An initial random number generator seed. The default is 110 that can be reset to a user selected number. If the value is set to NA, a system selected seed is used.
The significance level at which tests are performed.
The user can optionally provide an imputed data set. In this case the program will not impute the data and will use the imputed data set for the tests performed. Note that the order of cases in the imputed data set should be the same as that of the incomplete data set.
analyzed.data
The data that were used in the analysis. If
del.lesscases=0, this is the same as the orginal data inputted. If
del.lesscases > 0, then this is the data with cases removed.
imputed.data
The analyzed.data after imputation.
If imputation.number > 1, the first imputed data set is returned.
ordered.data
The analyzed.data ordered according to missing
data pattern, usin the function OrderMissing.
caseorder
A mapping of case number indices from ordered.data
to the original data.
More specifically, the j-th row of the ordered.data is the caseorder[j]-th
(the j-th element of caseorder) row of the original data.
pnormality
p-value for the nonparametric test: When
imputation.number > 1, this is a vector with each element corresponding to
each of the imputed data sets.
adistar
A matrix consisting of the Anderson-Darling test
statistic for each group (columns) and each imputation (rows).
adstar
Sum of adistar: When imputation.number >1, this is a
vector with each element corresponding to each of the imputed data sets.
pvalcomb
p-value for the Hawkins test: When
imputation.number > 1, this is a vector with each element corresponding to
each of the imputed data sets.
pvalsn
A matrix consisting of Hawkins test statistics for
each group (columns) and each imputation (rows).
g
Number of patterns used in the analysis.
combp
Hawkins test statistic: When imputation.number > 1, this
is a vector with each element corresponding to each of the imputed data sets.
alpha
The significance level at which the hypothesis tests are
performed.
patcnt
A vector consisting the number of cases corresponding
to each pattern in patused.
patused
A matrix indicating the missing data patterns in the
data set, using 1 and NA's.
imputation.number
A value greater than or equal to 1. If a
value larger than 1 is used, data will be imputed imputation.number times.
mu
The normal-theory maximum likelihood estimate of the
variables means.
sigma
The normal-theory maximum likelihood estimate of the
variables covariance matrix.
Jamshidian, M. and Bentler, P. M. (1999). ``ML estimation of mean and covariance structures with missing data using complete data routines.'' Journal of Educational and Behavioral Statistics, 24, 21-41.

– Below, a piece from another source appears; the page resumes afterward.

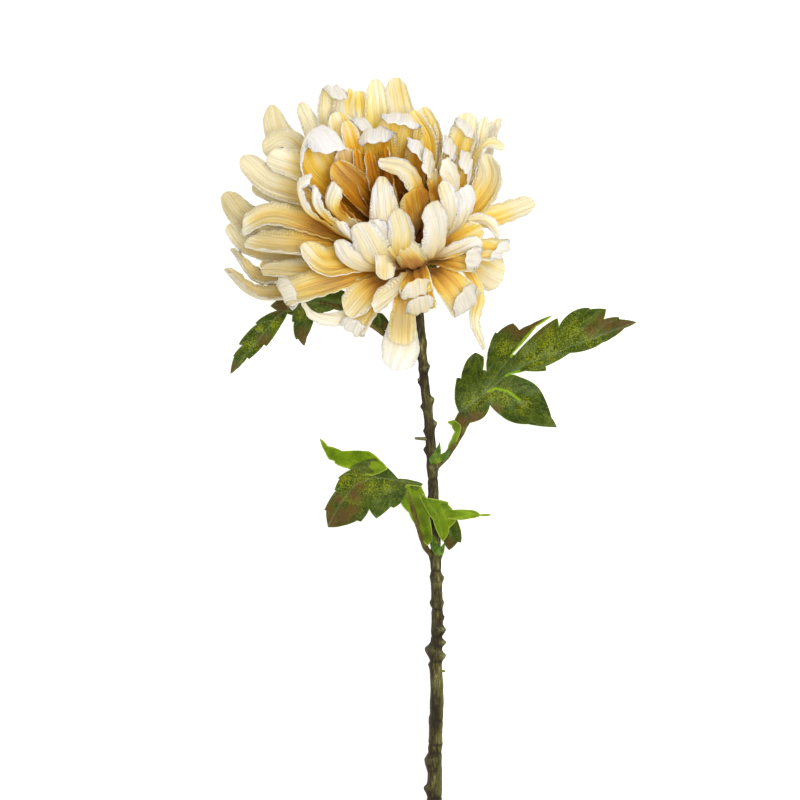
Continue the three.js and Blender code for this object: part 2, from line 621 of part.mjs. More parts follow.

Jamshidian, M. and Jalal, S. (2010). ``Tests of homoscedasticity, normality, and missing at random for incomplete multivariate data,'' Psychometrika, 75, 649-674.
Jamshidian, M. Jalal, S., and Jansen, C. (2014). `` MissMech: An R Package for Testing Homoscedasticity, Multivariate Normality, and Missing Completely at Random (MCAR),'' Journal of Statistical Software, 56(6), 1-31.